Cosenza ’82, guerra nelle strade e tregua in tribunale
Attentati reciproci scandivano la quotidianità degli uomini di Pino e Perna, ma se qualcuno di loro finiva sotto processo allora scattava il mutuo soccorso
Quando un uomo di Franco Perna incontra un uomo di Franco Pino, quello di Perna è un uomo morto. O viceversa. Ma se uno di loro finisce nei guai con la legge, allora il discorso cambia. Ogni rancore, feroce e reciproco, finisce per essere messo da parte. E scatta il mutuo soccorso tra nemici. Accade anche questo negli anni ruggenti della guerra di mafia a Cosenza, quando gli uomini si sparano addosso con l’obiettivo condiviso di cancellarsi l’un l’altro dalla faccia della terra. Una disputa in cui non c’è posto per un terzo incomodo come lo Stato.
In quegli anni, infatti, le poche volte che la Legge riesce a incriminare un membro delle due bande in lotta, anche gli uomini della cosca nemica si prodigano in sua difesa. Fabbricano prove false e, se è il caso, testimoniano in loro favore ai processi. Come se il tribunale sia una sorta di “città aperta”, una zona franca in cui deporre le armi per non combinare guai peggiori. E poi, una volta fuori dall’aula, nemici come prima. Va così nel 1982 quando i killer di Perna tendono un agguato a Pino e uccidono al posto suo Mario Lanzino; in quel caso un emissario del boss dagli occhi di ghiaccio è inviato a deporre in favore degli attentatori che, nel frattempo, la giustizia era riuscita a individuare.
Una cortesia che di lì a poco avrebbe ricambiato Roberto Pagano. In quello stesso anno, infatti, ammazzano Antonio Chiodo, 17 anni appena, fratello di Silvio e Aldo, entrambi “continuisti” di Perna. E Pagano, affiliato alla consorteria offesa, testimonia in favore degli assassini. Dato che il corpo del giovane è stato bruciato, il riconoscimento avviene grazie a un anello che portava al dito. Pagano si presenta in aula con un gioiello identico, affermando che la vittima «gliel’aveva regalato poco tempo prima», ergo quel cadavere non poteva essere il suo.
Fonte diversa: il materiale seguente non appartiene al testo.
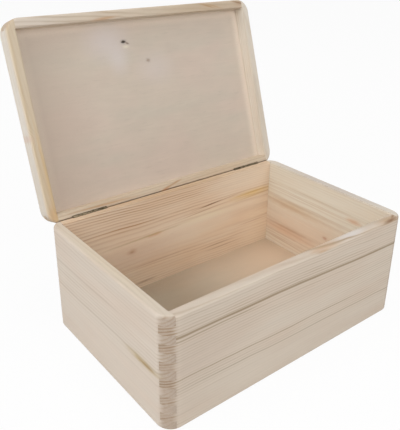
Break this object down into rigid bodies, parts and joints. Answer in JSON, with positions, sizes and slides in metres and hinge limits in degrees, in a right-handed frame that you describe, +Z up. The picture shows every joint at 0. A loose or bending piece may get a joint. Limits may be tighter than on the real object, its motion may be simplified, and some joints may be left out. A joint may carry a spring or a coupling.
{
  "type": "hinged keepsake box",
  "caption": "Low finger-jointed pine box with rounded corners, a sheet floor and a framed lid on butt hinges, shown open on its bevelled back edges.",
  "frame": {"origin": "middle of the box's underside, on the surface it stands on", "axes": "+Z up, +X along the length towards the right-hand wall, +Y towards the hinged back wall, so the front faces -Y"},
  "size_m": [0.3, 0.2738, 0.3003],
  "materials": {
    "wall_pine": "sanded, unfinished",
    "rail_pine": "sanded, unfinished",
    "panel_sheet": "sanded, unfinished",
    "hinge_steel": "dull plated",
    "pin_steel": "dull plated",
    "screw_steel": "dull plated"
  },
  "bodies": {
    "box": {"front_wall": "wall_pine", "back_wall": "wall_pine", "left_wall": "wall_pine", "right_wall": "wall_pine", "bottom_panel": "panel_sheet", "left_box_leaf": "hinge_steel", "left_pin": "pin_steel", "left_box_screws": "screw_steel", "right_box_leaf": "hinge_steel", "right_pin": "pin_steel", "right_box_screws": "screw_steel"},
    "lid": {"lid_front_rail": "rail_pine", "lid_back_rail": "rail_pine", "lid_left_rail": "rail_pine", "lid_right_rail": "rail_pine", "lid_panel": "panel_sheet", "left_lid_leaf": "hinge_steel", "left_lid_screws": "screw_steel", "right_lid_leaf": "hinge_steel", "right_lid_screws": "screw_steel"}
  },
  "joints": [
    {"name": "lid_hinge", "type": "hinge", "parent": "box", "child": "lid", "pos_m": [0, 0.097, 0.1131], "axis": [1, 0, 0], "range_deg": [0, 107.5]}
  ]
}
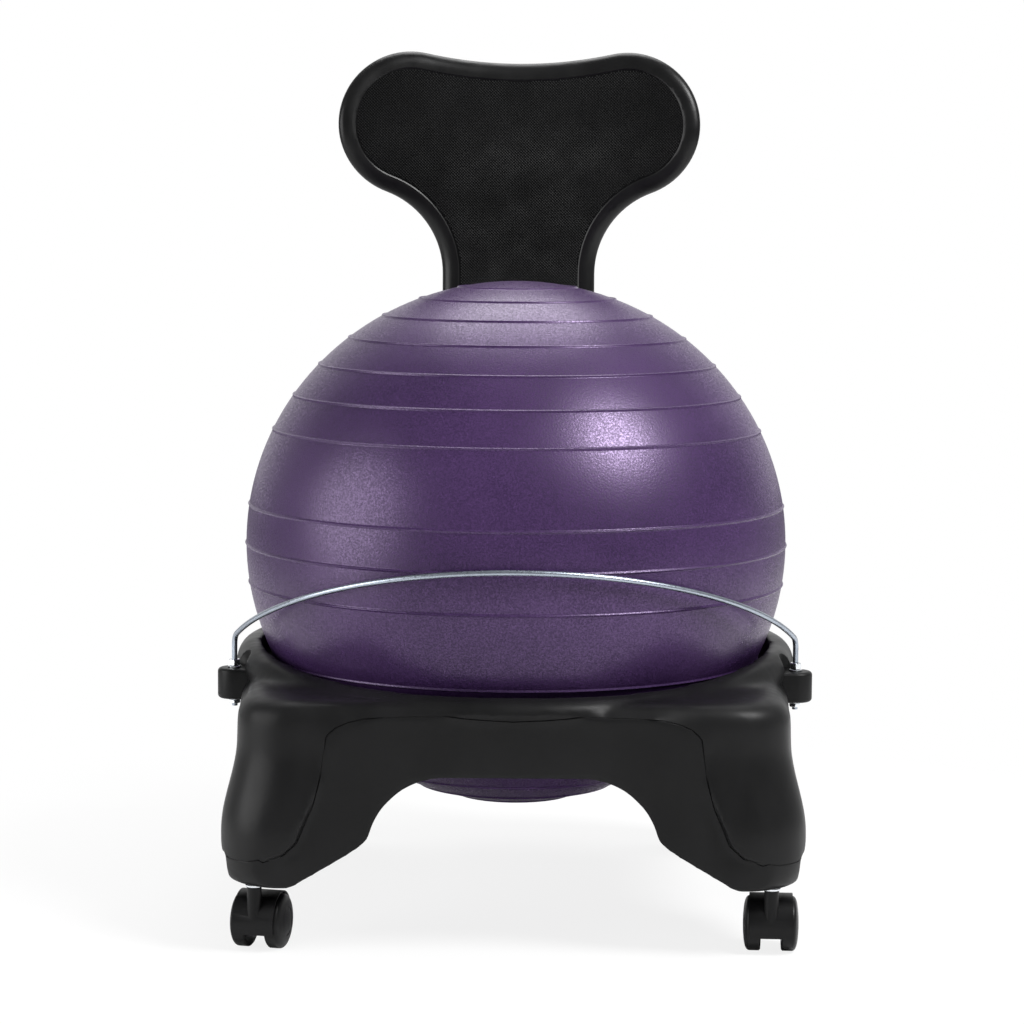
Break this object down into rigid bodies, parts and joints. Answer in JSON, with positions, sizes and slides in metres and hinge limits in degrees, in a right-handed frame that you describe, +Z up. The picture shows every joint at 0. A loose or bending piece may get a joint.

Il tentativo non servirà a salvare gli imputati dalla condanna.
Funzionava così in pubblico, ma nelle segrete stanze la musica cambiava. «Qui sono tutti informatori miei, tranne tu. Come la mettiamo?». Il pentito Nicola Notargiacomo sostiene che, un giorno, l’allora capo della Squadra Mobile, Nicola Calipari, si sia rivolto a lui in questi termini provocatori. Parole dettate anche da risentimento e, quindi, da non prendere alla lettera, ma comunque rappresentative di un’epoca.
Viceversa, se il tribunale era terra di nessuno, il vecchio carcere di colle Triglio rappresentava una sorta di prima linea. È lì che muore Mario Lanzino e, due anni prima di lui, Carlo Mazzei, ucciso a colpi di trincetto da calzolaio mentre si fa la barba in cella. Attentati reciproci, anche dinamitardi, scandiscono la vita quotidiana all’interno dei padiglioni che accolgono gli ospiti in base alla loro appartenenza criminale.
La tregua, in quel luogo di afflizione, rappresenta solo un’eccezione che si materializza il 23 novembre 1980. Quel giorno, anche Cosenza è sfiorata dal terremoto che sconvolge l’Irpinia. Per motivi di sicurezza, tutti i detenuti vengono radunarono nel cortile interno e, in quel frangente, le antiche divisioni sono messe da parte in nome di una paura condivisa. Racconta Vincenzo Dedato che, proprio in quelle ore turbolente, Carlo Rotundo parla con Mario Pranno, transfuga del clan Perna, e lo convince a rientrare nel gruppo.
Non si parla con gli sbirri. Una vecchia regola aurea che per gli uomini d’ambiente valeva ieri e vale ancora oggi. Non a caso, l’argomento è sfiorato anche in una delle tante intercettazioni di “Reset” che riguardano Francesco Patitucci. A colloquio con uno dei suoi fidati, nel 2019, il boss rievoca il periodo della sua recente carcerazione e lamenta l’isolamento da lui percepito negli anni trascorsi dietro le sbarre. A ferirlo erano state le chiacchiere relative a una sua collaborazione con la giustizia circolate in quel periodo e ancor più il fatto che qualcuno del suo gruppo stesse cercando conferma a quei pettegolezzi. «Si è messo a fare indagini, ma ti rendi conto. E che sei, un carabiniere? I carabinieri le fanno le indagini». A ciascuno il suo. Giusto così.